**Work instructions**
Copy down all of the data underneath, exactly as shown.
** begin **
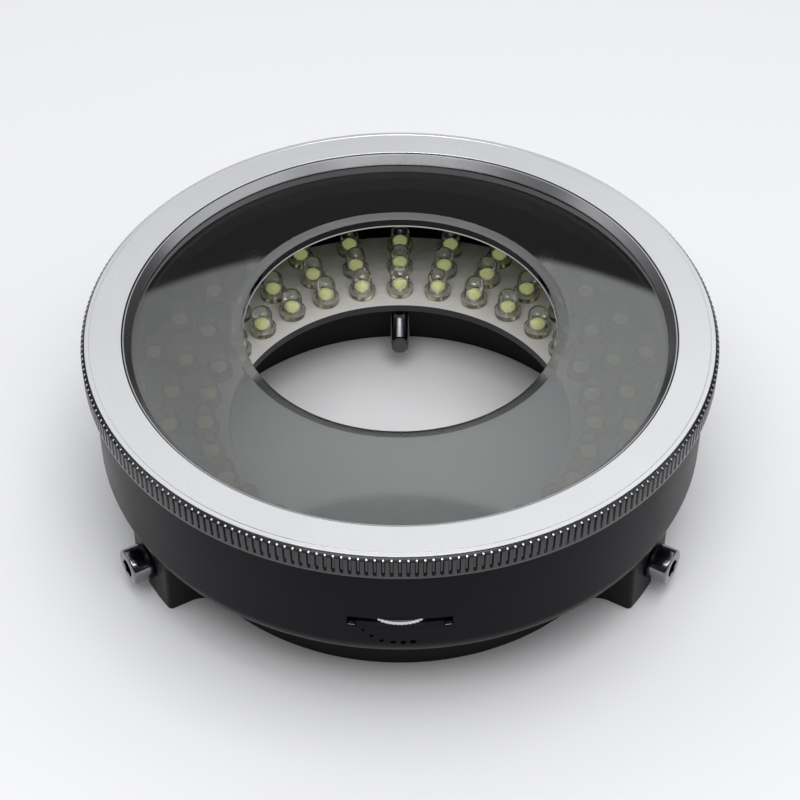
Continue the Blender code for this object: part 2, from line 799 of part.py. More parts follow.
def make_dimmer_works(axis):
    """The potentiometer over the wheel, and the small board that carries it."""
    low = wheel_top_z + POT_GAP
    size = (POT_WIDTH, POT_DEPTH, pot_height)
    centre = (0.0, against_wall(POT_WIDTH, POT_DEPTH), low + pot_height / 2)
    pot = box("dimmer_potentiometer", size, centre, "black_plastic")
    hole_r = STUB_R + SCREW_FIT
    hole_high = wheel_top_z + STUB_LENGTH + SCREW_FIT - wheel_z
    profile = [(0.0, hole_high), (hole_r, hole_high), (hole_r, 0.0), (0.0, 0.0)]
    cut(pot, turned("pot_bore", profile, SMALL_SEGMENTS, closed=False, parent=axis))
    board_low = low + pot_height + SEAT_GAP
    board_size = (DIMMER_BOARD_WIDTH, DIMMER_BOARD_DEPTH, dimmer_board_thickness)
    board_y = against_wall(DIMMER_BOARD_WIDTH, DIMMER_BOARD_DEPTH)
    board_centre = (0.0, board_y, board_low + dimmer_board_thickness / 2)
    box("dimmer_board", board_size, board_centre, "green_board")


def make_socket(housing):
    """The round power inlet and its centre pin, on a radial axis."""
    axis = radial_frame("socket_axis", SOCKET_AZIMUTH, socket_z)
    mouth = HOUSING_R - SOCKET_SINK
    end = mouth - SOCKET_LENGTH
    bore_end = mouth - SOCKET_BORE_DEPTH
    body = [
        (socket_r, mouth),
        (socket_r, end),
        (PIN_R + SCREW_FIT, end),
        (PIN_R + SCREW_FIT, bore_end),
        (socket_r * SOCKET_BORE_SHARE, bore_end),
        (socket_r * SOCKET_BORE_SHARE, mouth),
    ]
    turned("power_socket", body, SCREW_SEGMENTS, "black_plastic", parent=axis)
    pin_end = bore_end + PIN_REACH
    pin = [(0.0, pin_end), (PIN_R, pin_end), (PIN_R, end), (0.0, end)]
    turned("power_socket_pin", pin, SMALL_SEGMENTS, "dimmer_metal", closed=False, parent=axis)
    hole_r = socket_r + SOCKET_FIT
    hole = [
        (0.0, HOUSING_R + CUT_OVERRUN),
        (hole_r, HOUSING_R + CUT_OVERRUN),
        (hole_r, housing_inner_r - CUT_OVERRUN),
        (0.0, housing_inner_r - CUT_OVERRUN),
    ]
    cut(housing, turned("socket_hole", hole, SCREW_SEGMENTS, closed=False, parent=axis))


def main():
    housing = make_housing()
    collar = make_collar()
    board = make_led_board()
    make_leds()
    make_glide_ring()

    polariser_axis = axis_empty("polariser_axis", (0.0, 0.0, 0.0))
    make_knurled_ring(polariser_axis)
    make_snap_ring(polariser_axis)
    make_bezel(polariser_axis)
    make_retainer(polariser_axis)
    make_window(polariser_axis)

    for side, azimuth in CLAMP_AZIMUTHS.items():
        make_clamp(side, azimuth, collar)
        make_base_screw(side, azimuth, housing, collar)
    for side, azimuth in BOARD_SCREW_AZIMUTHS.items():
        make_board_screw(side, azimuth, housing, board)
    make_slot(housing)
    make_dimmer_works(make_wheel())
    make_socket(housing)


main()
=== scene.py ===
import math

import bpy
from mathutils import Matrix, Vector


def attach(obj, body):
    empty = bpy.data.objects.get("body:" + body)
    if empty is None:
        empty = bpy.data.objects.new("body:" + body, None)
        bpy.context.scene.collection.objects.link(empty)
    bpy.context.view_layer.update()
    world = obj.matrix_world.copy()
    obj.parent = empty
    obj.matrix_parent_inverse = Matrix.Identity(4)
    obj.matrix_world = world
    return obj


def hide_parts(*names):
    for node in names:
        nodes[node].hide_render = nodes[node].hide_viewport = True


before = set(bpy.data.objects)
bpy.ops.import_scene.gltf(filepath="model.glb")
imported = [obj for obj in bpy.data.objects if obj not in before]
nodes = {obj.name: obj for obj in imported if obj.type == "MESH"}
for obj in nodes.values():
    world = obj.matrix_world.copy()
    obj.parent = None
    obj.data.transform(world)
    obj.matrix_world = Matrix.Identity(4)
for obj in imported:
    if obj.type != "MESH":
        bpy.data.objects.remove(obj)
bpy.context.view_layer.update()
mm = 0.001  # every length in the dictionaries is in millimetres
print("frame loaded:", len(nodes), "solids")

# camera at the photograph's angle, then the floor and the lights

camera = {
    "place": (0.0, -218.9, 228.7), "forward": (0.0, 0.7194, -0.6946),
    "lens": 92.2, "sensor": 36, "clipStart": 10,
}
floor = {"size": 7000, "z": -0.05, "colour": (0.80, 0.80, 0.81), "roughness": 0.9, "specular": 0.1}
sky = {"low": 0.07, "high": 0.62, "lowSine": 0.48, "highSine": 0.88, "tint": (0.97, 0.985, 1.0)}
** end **
**The solution**
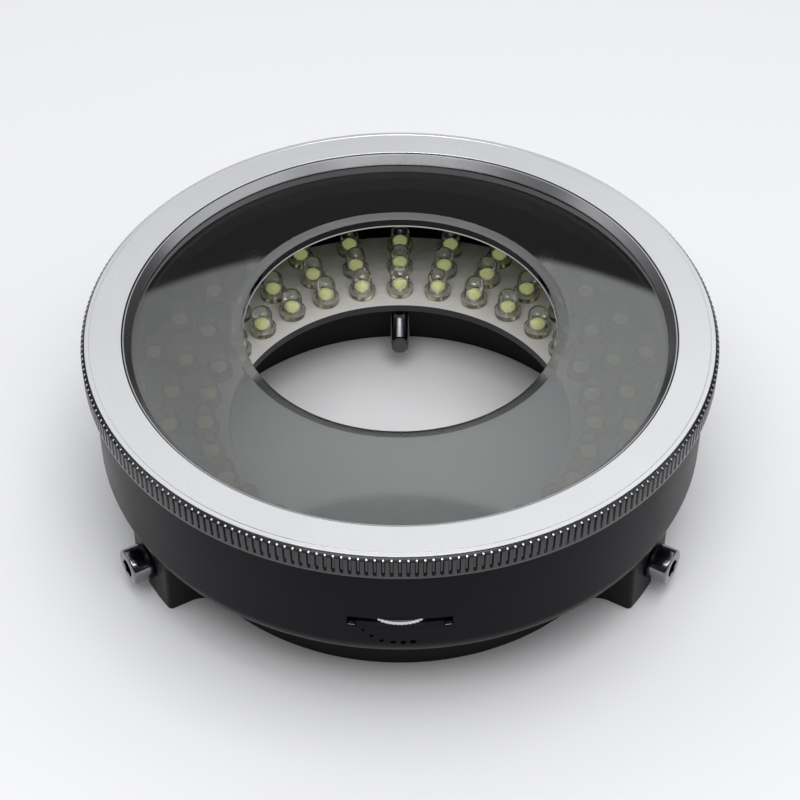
Continue the Blender code for this object: part 2, from line 799 of part.py. More parts follow.
def make_dimmer_works(axis):
    """The potentiometer over the wheel, and the small board that carries it."""
    low = wheel_top_z + POT_GAP
    size = (POT_WIDTH, POT_DEPTH, pot_height)
    centre = (0.0, against_wall(POT_WIDTH, POT_DEPTH), low + pot_height / 2)
    pot = box("dimmer_potentiometer", size, centre, "black_plastic")
    hole_r = STUB_R + SCREW_FIT
    hole_high = wheel_top_z + STUB_LENGTH + SCREW_FIT - wheel_z
    profile = [(0.0, hole_high), (hole_r, hole_high), (hole_r, 0.0), (0.0, 0.0)]
    cut(pot, turned("pot_bore", profile, SMALL_SEGMENTS, closed=False, parent=axis))
    board_low = low + pot_height + SEAT_GAP
    board_size = (DIMMER_BOARD_WIDTH, DIMMER_BOARD_DEPTH, dimmer_board_thickness)
    board_y = against_wall(DIMMER_BOARD_WIDTH, DIMMER_BOARD_DEPTH)
    board_centre = (0.0, board_y, board_low + dimmer_board_thickness / 2)
    box("dimmer_board", board_size, board_centre, "green_board")


def make_socket(housing):
    """The round power inlet and its centre pin, on a radial axis."""
    axis = radial_frame("socket_axis", SOCKET_AZIMUTH, socket_z)
    mouth = HOUSING_R - SOCKET_SINK
    end = mouth - SOCKET_LENGTH
    bore_end = mouth - SOCKET_BORE_DEPTH
    body = [
        (socket_r, mouth),
        (socket_r, end),
        (PIN_R + SCREW_FIT, end),
        (PIN_R + SCREW_FIT, bore_end),
        (socket_r * SOCKET_BORE_SHARE, bore_end),
        (socket_r * SOCKET_BORE_SHARE, mouth),
    ]
    turned("power_socket", body, SCREW_SEGMENTS, "black_plastic", parent=axis)
    pin_end = bore_end + PIN_REACH
    pin = [(0.0, pin_end), (PIN_R, pin_end), (PIN_R, end), (0.0, end)]
    turned("power_socket_pin", pin, SMALL_SEGMENTS, "dimmer_metal", closed=False, parent=axis)
    hole_r = socket_r + SOCKET_FIT
    hole = [
        (0.0, HOUSING_R + CUT_OVERRUN),
        (hole_r, HOUSING_R + CUT_OVERRUN),
        (hole_r, housing_inner_r - CUT_OVERRUN),
        (0.0, housing_inner_r - CUT_OVERRUN),
    ]
    cut(housing, turned("socket_hole", hole, SCREW_SEGMENTS, closed=False, parent=axis))


def main():
    housing = make_housing()
    collar = make_collar()
    board = make_led_board()
    make_leds()
    make_glide_ring()

    polariser_axis = axis_empty("polariser_axis", (0.0, 0.0, 0.0))
    make_knurled_ring(polariser_axis)
    make_snap_ring(polariser_axis)
    make_bezel(polariser_axis)
    make_retainer(polariser_axis)
    make_window(polariser_axis)

    for side, azimuth in CLAMP_AZIMUTHS.items():
        make_clamp(side, azimuth, collar)
        make_base_screw(side, azimuth, housing, collar)
    for side, azimuth in BOARD_SCREW_AZIMUTHS.items():
        make_board_screw(side, azimuth, housing, board)
    make_slot(housing)
    make_dimmer_works(make_wheel())
    make_socket(housing)


main()
=== scene.py ===
import math

import bpy
from mathutils import Matrix, Vector


def attach(obj, body):
    empty = bpy.data.objects.get("body:" + body)
    if empty is None:
        empty = bpy.data.objects.new("body:" + body, None)
        bpy.context.scene.collection.objects.link(empty)
    bpy.context.view_layer.update()
    world = obj.matrix_world.copy()
    obj.parent = empty
    obj.matrix_parent_inverse = Matrix.Identity(4)
    obj.matrix_world = world
    return obj


def hide_parts(*names):
    for node in names:
        nodes[node].hide_render = nodes[node].hide_viewport = True


before = set(bpy.data.objects)
bpy.ops.import_scene.gltf(filepath="model.glb")
imported = [obj for obj in bpy.data.objects if obj not in before]
nodes = {obj.name: obj for obj in imported if obj.type == "MESH"}
for obj in nodes.values():
    world = obj.matrix_world.copy()
    obj.parent = None
    obj.data.transform(world)
    obj.matrix_world = Matrix.Identity(4)
for obj in imported:
    if obj.type != "MESH":
        bpy.data.objects.remove(obj)
bpy.context.view_layer.update()
mm = 0.001  # every length in the dictionaries is in millimetres
print("frame loaded:", len(nodes), "solids")

# camera at the photograph's angle, then the floor and the lights

camera = {
    "place": (0.0, -218.9, 228.7), "forward": (0.0, 0.7194, -0.6946),
    "lens": 92.2, "sensor": 36, "clipStart": 10,
}
floor = {"size": 7000, "z": -0.05, "colour": (0.80, 0.80, 0.81), "roughness": 0.9, "specular": 0.1}
sky = {"low": 0.07, "high": 0.62, "lowSine": 0.48, "highSine": 0.88, "tint": (0.97, 0.985, 1.0)}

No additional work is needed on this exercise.